ECLI:NL:HR:2020:606
Hoge Raad
- Cassatie
- Rechtspraak.nl
Cassatieberoep tegen uitspraak Gerechtshof Den Haag inzake proceskostenvergoeding
In deze zaak heeft belanghebbende, [X] te [Z], beroep in cassatie ingesteld tegen de uitspraak van het Gerechtshof Den Haag van 24 mei 2019, nr. BK-18/01033. Dit hoger beroep volgde op een eerdere uitspraak van de Rechtbank Den Haag (nr. SGR 18/1858) die betrekking had op een verzoek om vergoeding van proceskosten.
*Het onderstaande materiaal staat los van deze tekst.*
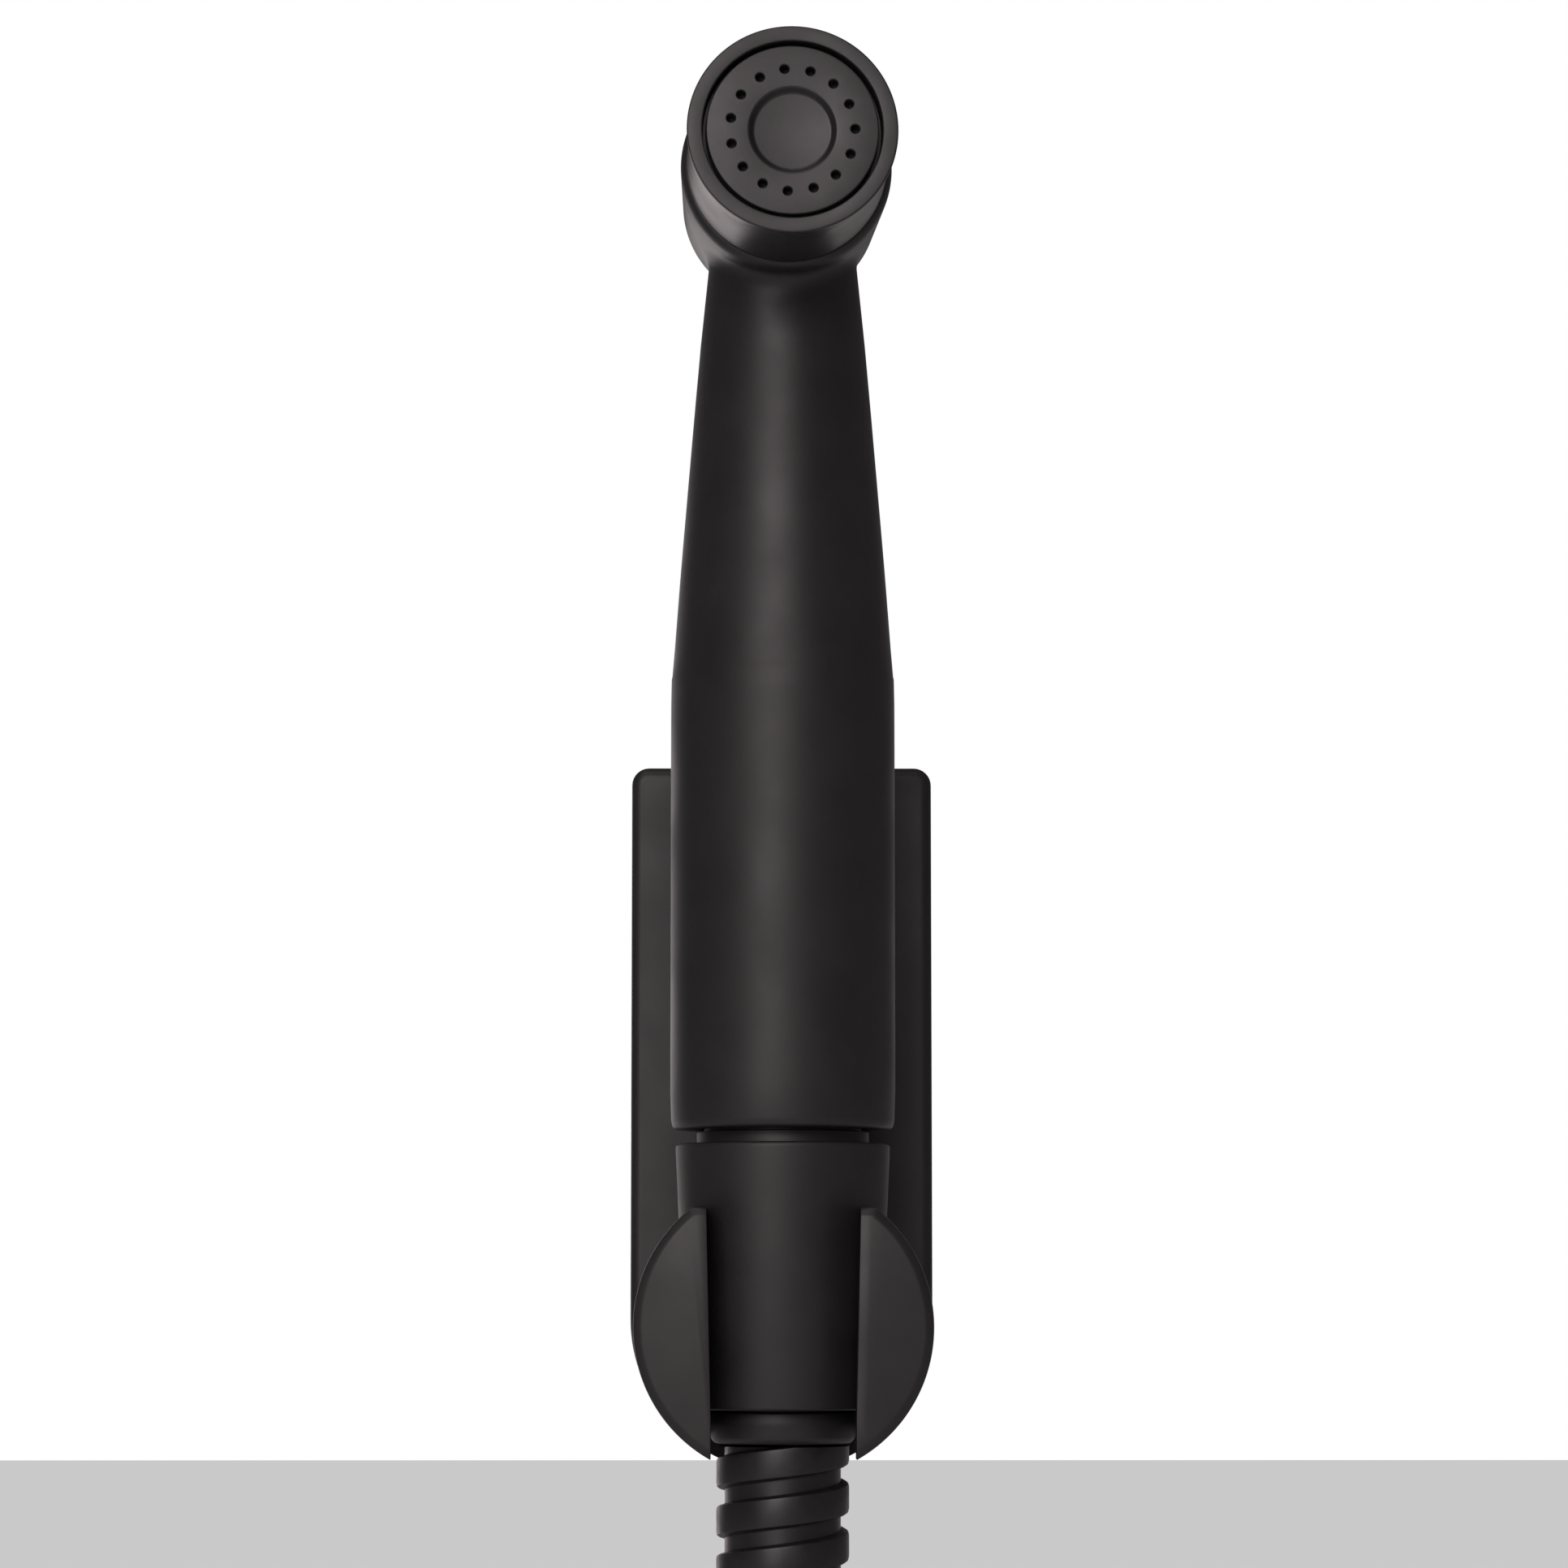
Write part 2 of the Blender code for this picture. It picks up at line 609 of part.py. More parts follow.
def main():
    clear_scene()
    black = material("satin_black", (0.035, 0.034, 0.035), 0.38, 0.6)
    hose_black = material("black_hose_steel", (0.03, 0.03, 0.03), 0.3, 0.9)
    steel = material("stainless_steel", (0.55, 0.55, 0.54), 0.3, 1.0)
    brass = material("plated_brass", (0.5, 0.42, 0.25), 0.35, 1.0)
    rubber = material("seal_rubber", (0.02, 0.02, 0.02), 0.7)
    fabric = material("strap_fabric", (0.03, 0.03, 0.03), 0.95)
    at_screw, at_pin = wall_plate(black)
    holder_arm(black, at_screw, at_pin)
    bracket_fasteners(steel, at_screw, at_pin)
    handset = frame("handset_axis", (0, -AXIS_OUT, 0), (0, 0, HANDSET_YAW))
    head = frame("head_axis", (0, 0, HEAD_Z), (math.pi / 2 - HEAD_TILT, 0, 0), handset)
    handle_body(black, handset, head)
    inlet_nipple(brass, handset)
    cone_nut(black, handset)
    hose_end(steel, black, rubber, handset)
    valve(brass, steel, rubber, head)
    valve_spring(steel, head)
    trigger_lever(black, head)
    pivot_pin(steel, head)
    nozzle(black, steel, rubber, head)
    hose_run("hose", LEAD_POINTS, hose_black)
    hose_run("hose_tail", TAIL_POINTS, hose_black)
    coil_axis = frame("coil_axis", (COIL_CENTRE[0], 0, COIL_CENTRE[1]), OUT_OF_WALL)
    hose_coil(hose_black, coil_axis)
    coil_tie(fabric, coil_axis)
    supply_end(steel, black, rubber)


main()
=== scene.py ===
"""A hand-held bidet shower in its wall holder, with its metal hose hanging in a tied coil.

Metres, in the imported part's frame: the origin is the centre of the wall plate's back, the wall is the plane
y = 0 and the nozzle looks towards -Y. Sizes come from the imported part's own nodes and joints.
"""

import json
import math

import bmesh
import bpy
from mathutils import Matrix, Vector


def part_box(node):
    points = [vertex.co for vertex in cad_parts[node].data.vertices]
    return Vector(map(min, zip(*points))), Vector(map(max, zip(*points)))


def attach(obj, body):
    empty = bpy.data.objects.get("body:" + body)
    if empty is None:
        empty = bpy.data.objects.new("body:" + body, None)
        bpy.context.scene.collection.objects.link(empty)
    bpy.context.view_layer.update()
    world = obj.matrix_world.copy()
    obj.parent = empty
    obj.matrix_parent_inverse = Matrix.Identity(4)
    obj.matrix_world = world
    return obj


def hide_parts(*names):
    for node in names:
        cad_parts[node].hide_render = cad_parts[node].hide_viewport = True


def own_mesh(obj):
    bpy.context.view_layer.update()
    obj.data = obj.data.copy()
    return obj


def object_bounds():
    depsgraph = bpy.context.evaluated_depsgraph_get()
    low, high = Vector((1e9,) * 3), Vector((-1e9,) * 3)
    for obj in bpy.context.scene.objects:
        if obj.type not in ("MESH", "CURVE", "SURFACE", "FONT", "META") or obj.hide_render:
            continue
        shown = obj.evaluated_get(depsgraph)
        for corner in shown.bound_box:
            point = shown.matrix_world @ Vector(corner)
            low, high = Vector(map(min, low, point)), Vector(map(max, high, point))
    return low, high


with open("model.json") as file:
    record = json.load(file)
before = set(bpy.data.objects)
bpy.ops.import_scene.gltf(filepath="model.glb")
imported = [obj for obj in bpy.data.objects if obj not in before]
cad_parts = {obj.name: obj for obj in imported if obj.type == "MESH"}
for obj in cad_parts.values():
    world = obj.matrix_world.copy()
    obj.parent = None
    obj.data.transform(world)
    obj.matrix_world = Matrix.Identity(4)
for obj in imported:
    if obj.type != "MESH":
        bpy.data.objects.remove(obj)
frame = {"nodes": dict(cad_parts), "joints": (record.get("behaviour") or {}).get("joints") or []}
CAD_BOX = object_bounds()
MM = 0.001

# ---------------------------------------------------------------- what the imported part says
def middle(node):
    low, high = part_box(node)
    return (low + high) / 2


JOINTS = {joint["name"]: joint for joint in frame["joints"]}
AXIS = Vector(JOINTS["handset_swivel"]["pos_m"])
FORWARD = (middle("nozzle_oring") - middle("gland_oring")).normalized()
ACROSS = -Vector(JOINTS["trigger_press"]["axis"]).normalized()
UPWARD = FORWARD.cross(ACROSS).normalized()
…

De Hoge Raad heeft de klachten van belanghebbende over de uitspraak van het Hof beoordeeld. De Hoge Raad oordeelt dat de klachten niet kunnen leiden tot vernietiging van de uitspraak van het Hof. Het is niet nodig om te motiveren waarom dit oordeel is gegeven, aangezien de beoordeling van de klachten niet vereist dat er antwoorden worden gegeven op vragen die van belang zijn voor de eenheid of ontwikkeling van het recht, zoals vermeld in artikel 81, lid 1, van de Wet op de rechterlijke organisatie. Daarnaast heeft de Hoge Raad geen aanleiding gezien om een veroordeling in de proceskosten uit te spreken. Uiteindelijk verklaart de Hoge Raad het beroep in cassatie ongegrond. Dit arrest is uitgesproken in het openbaar op 10 april 2020 door de raadsheer J. Wortel als voorzitter, samen met de raadsheren A.F.M.Q. Beukers-van Dooren en P.A.G.M. Cools, in tegenwoordigheid van de waarnemend griffier F. Treuren.